**EXERCISE GOAL:**
The data below is to be returned in full and exactly.

**RECORDED INFORMATION:**
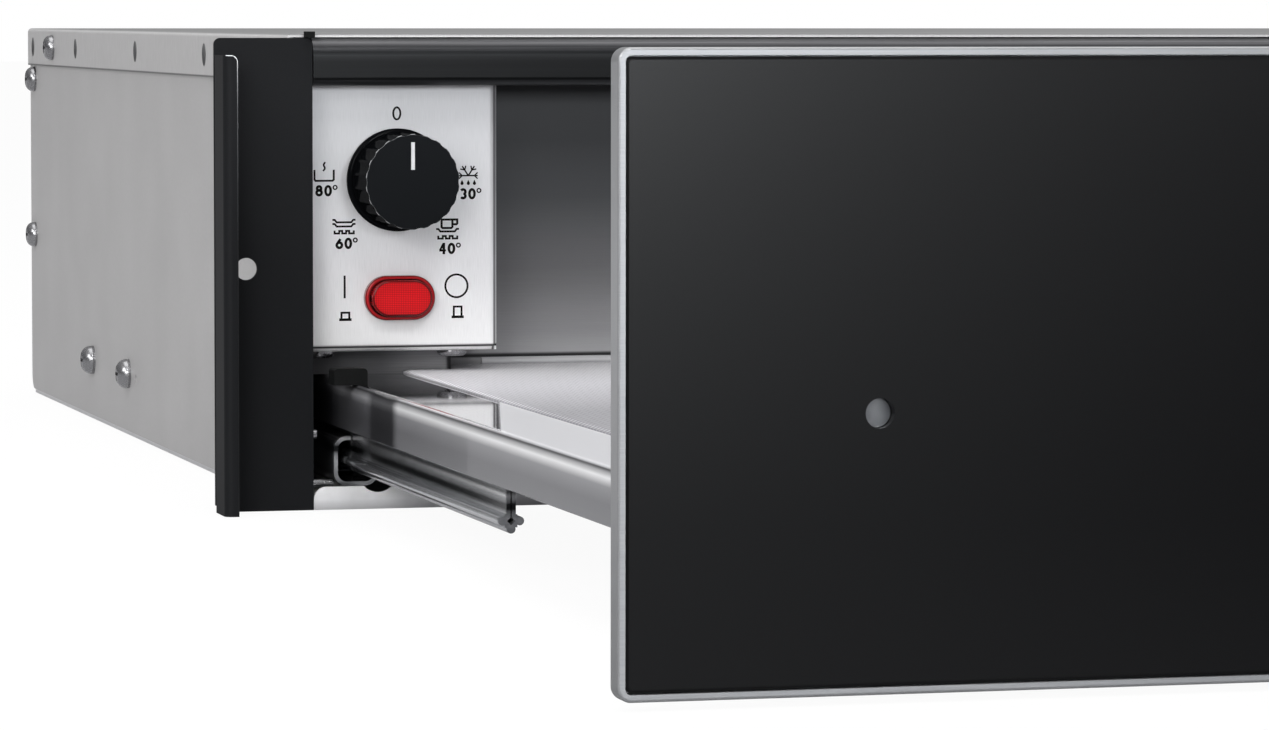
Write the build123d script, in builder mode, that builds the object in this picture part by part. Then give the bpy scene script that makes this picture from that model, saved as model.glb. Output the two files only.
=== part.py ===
from build123d import *
from math import cos, radians, sin
import os

# Built-in warming drawer, drawn with its drawer pulled out.
# X runs left to right, Y from the room into the niche, Z up, all in millimetres.
# The origin is in the middle of the niche's front edge, on the floor of the niche.

os.makedirs("parts", exist_ok=True)

# Clearances
sheet_fit = 0.1
slide_gap = 0.3
shaft_fit = 0.05
hole_fit = 0.2
flange_gap = 1.0

# How far a cut runs past the face it starts from
over_cut = 1.0

# The drawer is drawn pulled out by the casing's depth less this
travel_loss = 70.0

# Drawer front: an aluminium frame round a pane of black glass
front_width = 595.0
front_height = 140.0
front_lift = 1.5
frame_face = 1.7
frame_depth = 6.0
frame_radius = 3.1
frame_edge_radius = 0.7
frame_ledge = 4.0
ledge_thickness = 1.2
glass_gap = 0.35
glass_thickness = 4.0
glass_bevel = 0.6
lens_diameter = 6.6
lens_recess = 2.8
lens_collar = 10.0
backing_inset = 8.0
backing_depth = 7.5
backing_sheet = 1.0

# Black flanges that lie on the niche's front edges
flange_width = 29.7
flange_height = 141.0
flange_sheet = 1.2
strip_depth = 17.5
return_width = 4.1
return_drop = 5.0
bend_radius = 2.4
flange_corner = 2.0
fixing_diameter = 6.6
fixing_inset = 9.5
fixing_height = 72.4
front_gap = 1.5
pad_width = 2.4
pad_height = 1.9
pad_depth = 4.0

# Casing
body_inset = 23.0
body_depth = 520.0
wall_sheet = 1.0
wall_bottom = 1.8
wall_corner = 6.0
cover_sheet = 0.8
cover_top = 142.0
lip_height = 14.2
clinch_diameter = 7.4
clinch_depth = 0.6
cover_bend = 1.5
clinch_fronts = (138.0, 271.0)
clinch_rears = (117.0, 12.0)
base_sheet = 1.0
base_lip = 6.9
base_flange = 30.0
base_corner = 3.8
notch_width = 11.9
notch_depth = 1.9
notch_inset = 19.7
rear_flange = 18.0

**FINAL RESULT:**
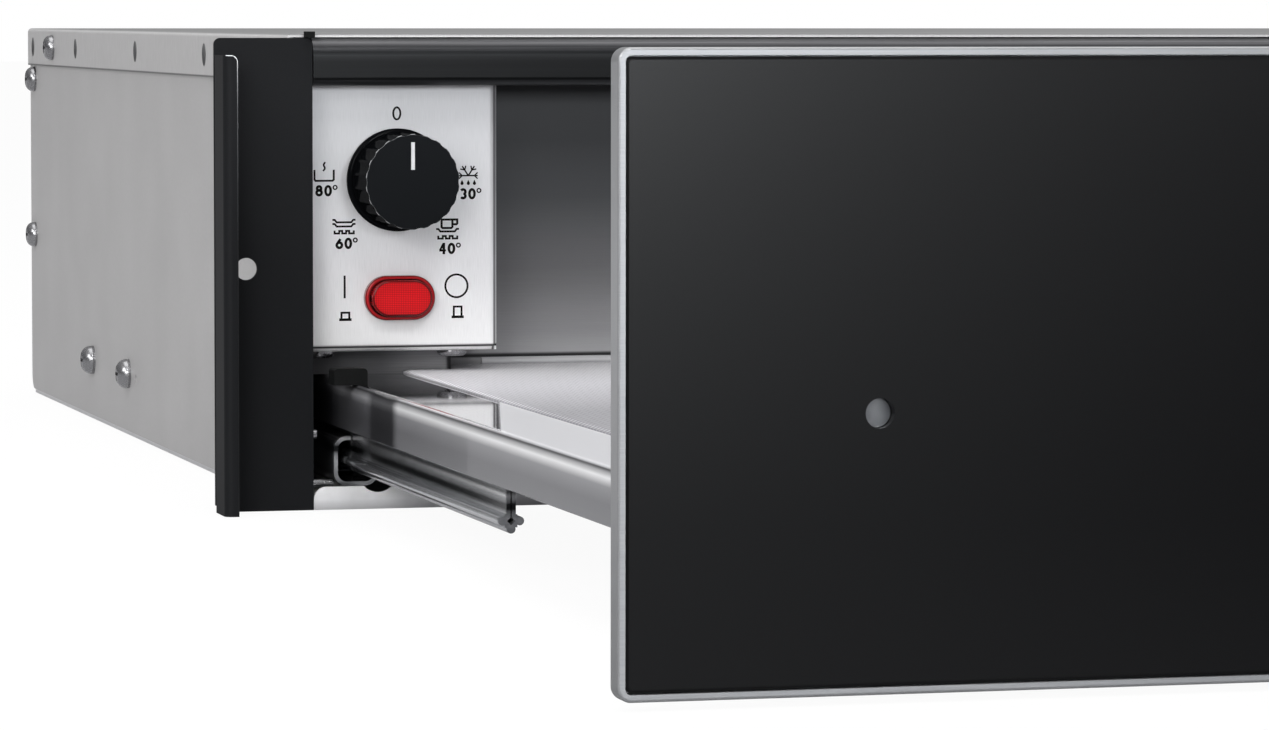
Write the build123d script, in builder mode, that builds the object in this picture part by part. Then give the bpy scene script that makes this picture from that model, saved as model.glb. Output the two files only.
=== part.py ===
from build123d import *
from math import cos, radians, sin
import os

# Built-in warming drawer, drawn with its drawer pulled out.
# X runs left to right, Y from the room into the niche, Z up, all in millimetres.
# The origin is in the middle of the niche's front edge, on the floor of the niche.

os.makedirs("parts", exist_ok=True)

# Clearances
sheet_fit = 0.1
slide_gap = 0.3
shaft_fit = 0.05
hole_fit = 0.2
flange_gap = 1.0

# How far a cut runs past the face it starts from
over_cut = 1.0

# The drawer is drawn pulled out by the casing's depth less this
travel_loss = 70.0

# Drawer front: an aluminium frame round a pane of black glass
front_width = 595.0
front_height = 140.0
front_lift = 1.5
frame_face = 1.7
frame_depth = 6.0
frame_radius = 3.1
frame_edge_radius = 0.7
frame_ledge = 4.0
ledge_thickness = 1.2
glass_gap = 0.35
glass_thickness = 4.0
glass_bevel = 0.6
lens_diameter = 6.6
lens_recess = 2.8
lens_collar = 10.0
backing_inset = 8.0
backing_depth = 7.5
backing_sheet = 1.0

# Black flanges that lie on the niche's front edges
flange_width = 29.7
flange_height = 141.0
flange_sheet = 1.2
strip_depth = 17.5
return_width = 4.1
return_drop = 5.0
bend_radius = 2.4
flange_corner = 2.0
fixing_diameter = 6.6
fixing_inset = 9.5
fixing_height = 72.4
front_gap = 1.5
pad_width = 2.4
pad_height = 1.9
pad_depth = 4.0

# Casing
body_inset = 23.0
body_depth = 520.0
wall_sheet = 1.0
wall_bottom = 1.8
wall_corner = 6.0
cover_sheet = 0.8
cover_top = 142.0
lip_height = 14.2
clinch_diameter = 7.4
clinch_depth = 0.6
cover_bend = 1.5
clinch_fronts = (138.0, 271.0)
clinch_rears = (117.0, 12.0)
base_sheet = 1.0
base_lip = 6.9
base_flange = 30.0
base_corner = 3.8
notch_width = 11.9
notch_depth = 1.9
notch_inset = 19.7
rear_flange = 18.0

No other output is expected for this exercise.